The crash happened yesterday during a sandstorm, killing 31 people including 24-year-old Matthew Reed Smith. Smith was on his way to secure areas for the upcoming Iraqi elections.

The family says they all heard about the helicopter crash yesterday. For some reason, it didn't sit well with them. The mother says it was almost like Matthew was preparing them for the news they never wanted to hear.

A candle burns at Colleen Parkin's home in honor of her son, Corporal Matthew Reed Smith. A flag is flown at half-staff outside and a life-size cutout reminds the family Matthew is with them in spirit.

Colleen Parkin, Son Died in Iraq: “It's still not reality that he's gone, but in our hearts, Matthew will always be here."

Utah Marine Killed in Chopper Crash

The family learned yesterday that Matthew died in a helicopter crash in Iraq. He'd only been in the country a few months, spending most of that time in Fallujah, trying to retake the city from insurgents.

Gary R. Smith , Son Died in Iraq: “It’s funny that he should be in harm’s way and be dodging bullets and make it out okay, and then on a transport helicopter heading to another area lose his life.”

The helicopter crashed during a sandstorm. But his family says they're not bitter.

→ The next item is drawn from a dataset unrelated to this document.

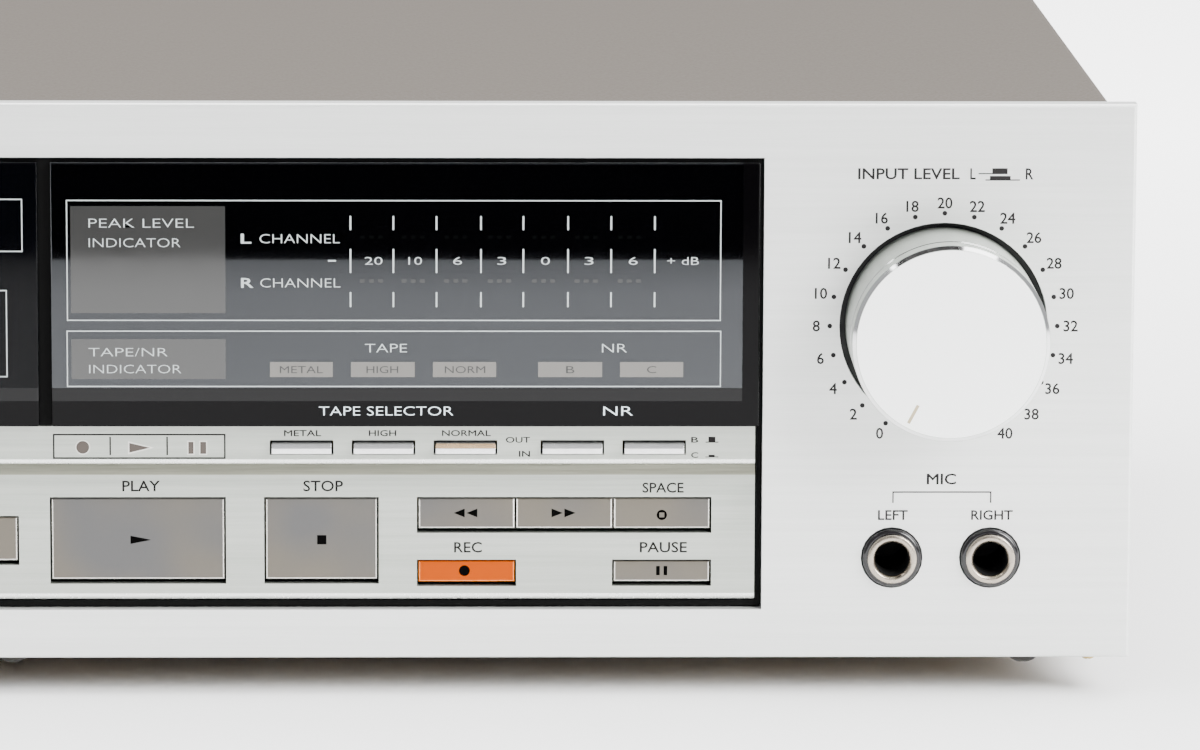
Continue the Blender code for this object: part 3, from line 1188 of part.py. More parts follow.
def make_head_bridge():
    """A sheet that lifts the head to the tape, pulled up or let down by the solenoid's plunger."""
    rear = (BRIDGE_FRONT, BRIDGE_REAR)
    right = CASSETTE_X + BRIDGE_RIGHT_REACH
    bridge_up = (BRIDGE_BOTTOM, BRIDGE_BOTTOM + BRIDGE_HEIGHT)
    plate = box((CASSETTE_X - BRIDGE_LEFT_REACH, right), rear, bridge_up)
    bridge = piece("head_bridge", plate, steel("bridge"), (CASSETTE_X, BRIDGE_REAR, BRIDGE_BOTTOM))
    shelf_up = (BRIDGE_BOTTOM, BRIDGE_BOTTOM + BRIDGE_SHELF_THICKNESS)
    shelf = box((CASSETTE_X - BRIDGE_RIGHT_REACH, right), (BRIDGE_SHELF_FRONT, BRIDGE_REAR), shelf_up)
    plunger_ends = (BRIDGE_BOTTOM - PLUNGER_REACH, BRIDGE_BOTTOM + WELD)
    centre = (CASSETTE_X, PLUNGER_DEPTH, 0)
    add(bridge, shelf, rod(PLUNGER_RADIUS, plunger_ends, centre, "Z", COARSE_STEPS))
    head_low = shelf_up[1] + SEAT_GAP
    head_deep = (HEAD_FRONT, BRIDGE_FRONT - HEAD_GAP)
    head = box(about(CASSETTE_X, HEAD_WIDTH), head_deep, (head_low, head_low + HEAD_HEIGHT))
    top_edges = [e for e in head.edges if all(v.co.z > head_low for v in e.verts)]
    round_edges(head, top_edges, HEAD_BEVEL)
    piece("record_play_head", head, steel("head"), (CASSETTE_X, HEAD_FRONT, head_low))
    top = BRIDGE_BOTTOM - SOLENOID_TOP_GAP
    low = CHASSIS_FLOOR + SEAT_GAP
    case = box(about(CASSETTE_X, SOLENOID_WIDTH), about(PLUNGER_DEPTH, SOLENOID_THICKNESS), (low, top))
    solenoid = piece("bridge_solenoid", case, steel("solenoid"))
    bore_ends = (low + SOLENOID_BORE_FLOOR, top + CUT_OVERRUN)
    cut(solenoid, rod(PLUNGER_RADIUS + TURN_GAP, bore_ends, centre, "Z", COARSE_STEPS))


def make_pinch_roller():
    deep = (BRIDGE_FRONT, BRIDGE_REAR)
    half = PINCH_ARM_WIDTH / 2
    outline = arc((PINCH_X, PINCH_Z), half, -90, 90, COARSE_STEPS // 2)
    outline += arc((TAKEUP_X, PINCH_Z), half, 90, 270, COARSE_STEPS // 2)
    pivot = (PINCH_X, 0, PINCH_Z)
    axle = (TAKEUP_X, 0, PINCH_Z)
    arm = piece("pinch_arm", prism(outline, "Y", deep), steel("pinch_arm"), pivot)
    add(
        arm,
        rod(PIVOT_RADIUS, (deep[1] - WELD, MECHANISM_REAR), pivot, steps=COARSE_STEPS),
        rod(AXLE_RADIUS, (ROLLER_FRONT - AXLE_PROUD, deep[0] + WELD), axle, steps=COARSE_STEPS),
    )
    ends = (ROLLER_FRONT, ROLLER_FRONT + ROLLER_WIDTH)
    roller = tube(AXLE_RADIUS + TURN_GAP, ROLLER_RADIUS, ends, axle)
    piece("pinch_roller", roller, dark_plastic("roller"), axle)


clear_scene()
make_front_panel()
make_recess_frame()
make_display()
make_control_strip()
make_keys()
make_selectors()
make_switch_board()
make_power_switch()
make_level_knob()
make_sockets()
make_cover()
make_chassis()
make_rear_panel()
make_line_terminals()
make_mains_inlet()
make_feet()
make_transformer()
make_main_board()
make_door()
make_capstan_drive(make_mechanism_plate())
make_spindles()
make_head_bridge()
make_pinch_roller()
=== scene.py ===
"""The looks of a full-width cassette deck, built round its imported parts, in metres with +Z up."""

import math

import bmesh
import bpy
from mathutils import Matrix, Vector


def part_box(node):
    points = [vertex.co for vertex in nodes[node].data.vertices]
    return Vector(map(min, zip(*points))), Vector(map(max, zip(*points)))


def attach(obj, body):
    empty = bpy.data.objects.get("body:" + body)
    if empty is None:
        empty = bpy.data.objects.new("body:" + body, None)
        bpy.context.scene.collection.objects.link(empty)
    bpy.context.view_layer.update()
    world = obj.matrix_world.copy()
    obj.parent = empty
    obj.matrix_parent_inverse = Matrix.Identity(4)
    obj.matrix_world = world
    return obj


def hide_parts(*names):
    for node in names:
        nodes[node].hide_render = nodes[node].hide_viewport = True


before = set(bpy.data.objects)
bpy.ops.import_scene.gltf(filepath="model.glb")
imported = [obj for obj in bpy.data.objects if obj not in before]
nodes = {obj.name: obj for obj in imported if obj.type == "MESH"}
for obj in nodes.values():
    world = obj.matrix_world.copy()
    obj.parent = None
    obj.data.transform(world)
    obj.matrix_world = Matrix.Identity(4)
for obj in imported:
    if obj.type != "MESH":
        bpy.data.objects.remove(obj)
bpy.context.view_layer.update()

MM = 0.001
front_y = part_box("front_panel")[0].y

# The photographer's view: a long lens in front of the deck's right half, a little above it, with
# the deck's left half outside the picture. The camera is placed by the panel's edges and the
# nineteen dots round the level knob.
camera_place = Vector((0.08381, front_y - 1.34466, 0.28839))
camera_right = Vector((0.99975, -0.02201, 0.00379))
camera_down = Vector((0.0001, -0.16514, -0.98627))
camera_forward = Vector((0.02233, 0.98602, -0.1651))
camera_data = bpy.data.cameras.new("camera")
camera_data.sensor_width = 36.0
camera_data.lens = 211.79
camera_data.clip_start = 0.01
camera_data.clip_end = 30.0
camera = bpy.data.objects.new("camera", camera_data)
bpy.context.scene.collection.objects.link(camera)
camera_axes = Matrix((camera_right, -camera_down, -camera_forward)).transposed().to_4x4()
camera.matrix_world = Matrix.Translation(camera_place) @ camera_axes
bpy.context.scene.camera = camera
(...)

Colleen Parkin, Mother: “Matt always wanted, ever since he was a little boy, to be a soldier. He picked the marines because they were the toughest of all. I'm not angry because that's what Matt wanted. Matt just wanted to be there, he wanted to protect us."

His family says Matthew loved life and talked about coming home to Utah.

Spencer Smith, Matthew's Brother: “All the stuff that we get to do, he wanted to do – start a family and be with his family.”

And while the tears continue to flow, the family says they're very proud of their son and brother.

Spencer: “He would just do anything for anybody."

Gary Smith: “We feel very strong about what he was doing. We supported him and loved him. And very, very proud of him, and he's a hero."

Matthew had been in the Marines for about four years. He'd been able to call both of his parents this Monday. His dad's last words to his son were, "I love you and I want you to know I'm proud of you."